The cannelloni, with plenty of fresh grated Parmesan cheese on top, was delicious. The pasta was flavorful, not gummy, and filled with zesty spinach. The hammour was cooked beautifully, but to cover such good fish with creamy dill sauce seemed like a crime.

My wife likes beef and gravy, and she was delighted with the tender slices of veal and plump mushrooms in a sour, creamy gravy. I initially passed on the sambousa and spring rolls because they seem to be the same everywhere, but my wife insisted I try these, and she was right – they were a revelation. Both were clearly home-made, lightly fried with a flaky, crisp dough. The sambousa were stuffed with crisp vegetables, not unidentifiable veggie mush, and the spring rolls were bursting with salty, creamy cheese.

We almost passed on trying the chicken curry, but since all the other subcontinent choices were so good, we had to try it. We were glad we did because it was fabulous, full of super tender chunks of chicken, with a complex, rich sauce, not hot on first taste, but with a slow, measured fire.

Along with the curry, we had crunchy paratha bread piled with a lime pickle that nearly exploded in our mouths. It was clear to us then that we could eat just the Indian food at Al Safir and have one of the best Indian meals in town.

We skipped a few of the main dishes – beef steak with pepper sauce, chicken barley soup and lamb kibsa – to leave room for dessert.

It’s not a buffet until you’ve sampled dessert, so we finished our wine, drank some water – the bottle kept in its own ice bucket – and lumbered over to the dessert bar. We felt like kids visiting a Willy Wonka who has branched out beyond chocolate. Spread before us were carrot cakes dusted with powdered sugar; cream and fruit filled pastries; two kinds of chocolate cake; spice cake from England; crème brulee with a gorgeous caramelized crust; tiramisu; fruit tarts; and fresh fruit and a mixed fruit salad. The cakes and pastries were in mercifully small portions, so you can try a bit of this and that and not feel too guilty.

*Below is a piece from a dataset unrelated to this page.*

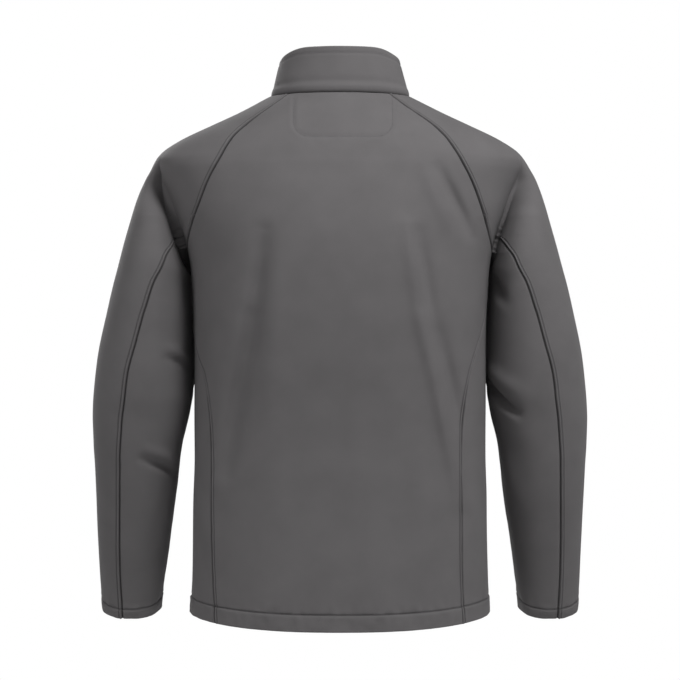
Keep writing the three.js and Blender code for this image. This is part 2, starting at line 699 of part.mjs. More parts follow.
function buildZip() {
  const far = ZIP_TAPE_FAR;
  const near = ZIP_TAPE_NEAR;
  const behind = (cloth) => cloth + ZIP_CLEAR;
  addPiece('zip_tape_left', zipStrip([near, far], behind, ZIP_TAPE_THICK), COLOURS.tape, TAPE);
  addPiece('zip_tape_right', zipStrip([-far, -near], behind, ZIP_TAPE_THICK), COLOURS.tape, TAPE);
  const chain = zipStrip([-ZIP_CHAIN_HALF, ZIP_CHAIN_HALF], () => 0, ZIP_CHAIN_THICK);
  addPiece('zip_chain', chain, COLOURS.tape, COIL);
}

const wasm = await Module();
wasm.setup();

function toSolid(geometry) {
  const bare = geometry.clone();
  bare.deleteAttribute('normal');
  bare.deleteAttribute('uv');
  const merged = mergeVertices(bare, 1e-4);
  const count = merged.attributes.position.count;
  const order = merged.index ? merged.index.array : Uint32Array.from({ length: count }, (_, i) => i);
  return new wasm.Manifold(new wasm.Mesh({
    numProp: 3,
    vertProperties: new Float32Array(merged.attributes.position.array),
    triVerts: new Uint32Array(order),
  }));
}

function fromSolid(solid) {
  const mesh = solid.getMesh();
  const geometry = new THREE.BufferGeometry();
  geometry.setAttribute('position', new THREE.Float32BufferAttribute(mesh.vertProperties, 3));
  geometry.setIndex(Array.from(mesh.triVerts));
  geometry.computeVertexNormals();
  return geometry;
}

// Outline with rounded corners, as a shape to extrude.
function roundedPlate(halfWidth, bottom, top, radius) {
  const shape = new THREE.Shape();
  shape.moveTo(-halfWidth + radius, bottom);
  shape.lineTo(halfWidth - radius, bottom);
  shape.quadraticCurveTo(halfWidth, bottom, halfWidth, bottom + radius);
  shape.lineTo(halfWidth, top - radius);
  shape.quadraticCurveTo(halfWidth, top, halfWidth - radius, top);
  shape.lineTo(-halfWidth + radius, top);
  shape.quadraticCurveTo(-halfWidth, top, -halfWidth, top - radius);
  shape.lineTo(-halfWidth, bottom + radius);
  shape.quadraticCurveTo(-halfWidth, bottom, -halfWidth + radius, bottom);
  return shape;
}

// Middle of the slider's front face, on the closed chain just below the top of the collar.
function sliderPlace() {
  const p = collarPoint(180, COLLAR_HEIGHT - SLIDER_BELOW_TOP);
  return new THREE.Vector3(0, p.y - ZIP_CLEAR - SLIDER_THICK, p.z);
}

// Slider: a rounded shell with a bridge on its face that the pull tab hangs from.
function buildSlider() {
  const place = sliderPlace();
  const half = SLIDER_HEIGHT / 2;
  const outline = roundedPlate(SLIDER_WIDTH / 2, -half, half, SLIDER_CORNER);
  const slab = { depth: SLIDER_THICK, bevelEnabled: false, curveSegments: 5 };
  const body = new THREE.ExtrudeGeometry(outline, slab);
  body.rotateX(Math.PI / 2).translate(place.x, place.y + SLIDER_THICK, place.z);
  const sunk = BRIDGE_SUNK;
  const bridge = new THREE.Shape();
  const tall = BRIDGE_HALF_HEIGHT;
  bridge.moveTo(sunk, -tall);
  bridge.lineTo(-BRIDGE_REACH + BRIDGE_CORNER, -tall);
  bridge.quadraticCurveTo(-BRIDGE_REACH, -tall, -BRIDGE_REACH, -tall + BRIDGE_CORNER);
  bridge.lineTo(-BRIDGE_REACH, tall - BRIDGE_CORNER);
  bridge.quadraticCurveTo(-BRIDGE_REACH, tall, -BRIDGE_REACH + BRIDGE_CORNER, tall);
  bridge.lineTo(sunk, tall);
  bridge.lineTo(sunk, tall - BRIDGE_LEG);
  bridge.lineTo(-BRIDGE_REACH + BRIDGE_LEG, tall - BRIDGE_LEG);
  bridge.lineTo(-BRIDGE_REACH + BRIDGE_LEG, -tall + BRIDGE_LEG);
  bridge.lineTo(sunk, -tall + BRIDGE_LEG);
  bridge.closePath();
  const bar = { depth: BRIDGE_WIDTH, bevelEnabled: false, curveSegments: 4 };
  const arch = new THREE.ExtrudeGeometry(bridge, bar);
  arch.translate(0, 0, -BRIDGE_WIDTH / 2);
  const turn = new THREE.Matrix4().makeBasis(
    new THREE.Vector3(0, 1, 0),
    new THREE.Vector3(0, 0, 1),
    new THREE.Vector3(1, 0, 0),
  );
  arch.applyMatrix4(turn).translate(place.x, place.y, place.z);
  addPiece('zip_slider', fromSolid(toSolid(body).add(toSolid(arch))), COLOURS.metal, METAL);
}

// Pull tab: a plate with an eye, hanging straight down from the bridge. It swings about X through its top
// bar.
function buildPull() {
  const place = sliderPlace();
  const half = PULL_WIDTH / 2;
  const plate = roundedPlate(half, -PULL_LENGTH, PULL_THICK / 2, PULL_CORNER);
  const eye = new THREE.Path();
  eye.moveTo(-PULL_EYE_HALF_WIDTH, -PULL_THICK / 2);
  eye.lineTo(-PULL_EYE_HALF_WIDTH, -PULL_EYE_LENGTH);
  eye.lineTo(PULL_EYE_HALF_WIDTH, -PULL_EYE_LENGTH);
  eye.lineTo(PULL_EYE_HALF_WIDTH, -PULL_THICK / 2);
  eye.closePath();
  plate.holes.push(eye);
  const slab = { depth: PULL_THICK, bevelEnabled: false, curveSegments: 3 };
  const geometry = new THREE.ExtrudeGeometry(plate, slab);
  geometry.translate(0, 0, -PULL_THICK / 2).rotateX(Math.PI / 2);
  geometry.translate(place.x, place.y - PULL_AXIS_OUT, place.z);
  addPiece('zip_pull', geometry, COLOURS.metal, METAL);
}

buildBack();
buildSide(1);
buildSide(-1);
buildFront(1);
buildFront(-1);
buildSleeves();
buildCollar();
buildZip();
buildSlider();
buildPull();

export default jacket;
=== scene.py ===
import math
from functools import partial

import bmesh
import bpy
import numpy as np
from mathutils import Matrix, Vector, noise


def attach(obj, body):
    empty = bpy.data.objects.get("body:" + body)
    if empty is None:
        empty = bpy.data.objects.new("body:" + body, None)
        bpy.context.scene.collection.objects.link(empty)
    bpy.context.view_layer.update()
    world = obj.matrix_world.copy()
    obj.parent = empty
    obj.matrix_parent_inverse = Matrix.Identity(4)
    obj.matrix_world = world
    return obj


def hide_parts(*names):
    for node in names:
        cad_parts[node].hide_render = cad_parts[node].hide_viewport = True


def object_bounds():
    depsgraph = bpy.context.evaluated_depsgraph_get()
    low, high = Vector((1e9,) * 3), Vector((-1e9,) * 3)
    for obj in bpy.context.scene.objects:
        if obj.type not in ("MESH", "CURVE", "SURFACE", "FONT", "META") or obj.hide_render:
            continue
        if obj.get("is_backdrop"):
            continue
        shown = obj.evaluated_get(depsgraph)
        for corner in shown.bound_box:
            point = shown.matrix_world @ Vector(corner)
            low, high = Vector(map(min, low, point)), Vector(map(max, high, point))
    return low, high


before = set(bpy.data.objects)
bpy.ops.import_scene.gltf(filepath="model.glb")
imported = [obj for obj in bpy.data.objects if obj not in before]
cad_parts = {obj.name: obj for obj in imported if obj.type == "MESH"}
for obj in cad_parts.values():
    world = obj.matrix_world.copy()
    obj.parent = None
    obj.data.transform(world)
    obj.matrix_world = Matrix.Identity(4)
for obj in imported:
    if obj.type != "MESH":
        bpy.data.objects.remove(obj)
cad_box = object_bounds()

# Back panel. One piece of softshell, a stretch woven polyester face bonded to a thin knitted back,
# cut with curved raglan edges, sewn to the sleeves and side panels, and turned up and stitched at the hem.
MM = 0.001
CLOTH_THICK = 1.1
UNDERARM_Z = -235.0
HEM_Z = -693.0
HEM_BAND = 22.0
HEM_DROP_BACK = 12.0
NECK_DROP_FRONT = 62.0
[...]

But the centerpiece was the chocolate fountain, flanked by bowls of ripe strawberries and Arabic sweet bread. We skewered a few berries and held them under the warm waterfall of chocolate. Back at our table, we dug into the sweet, juicy strawberries coated in creamy chocolate and the delightful tiramisu, finishing off with some fruit salad.

One dish in particular brought home to us the exceptional quality of the buffet: the steamed vegetables. This dish is so often a throwaway item on buffets, and frequently dumped from industrial size cans straight into the steam tray. Not at Al Safir. These vegetables – zucchini, cauliflower, broccoli, carrots, cherry tomatoes and green beans, sprinkled with fresh herbs – were bright, crunchy and full of flavor; the cherry tomatoes popped in our mouths like red balloons.
Food snobs and purists might turn up their noses at buffets, but there is a sense of fun and good cheer at buffets you won’t find in fussy establishments. A great buffet like Al Safir allows you to throw caution and restraint to the wind, but you don’t have to toss out good taste as well.

Unlike many such restaurants, at Al Safir nothing was bland, but neither was it over-flavored. Everything was zesty, fresh and possessed individual character, and it left us asking, as no other buffet ever has before, what’s for dinner?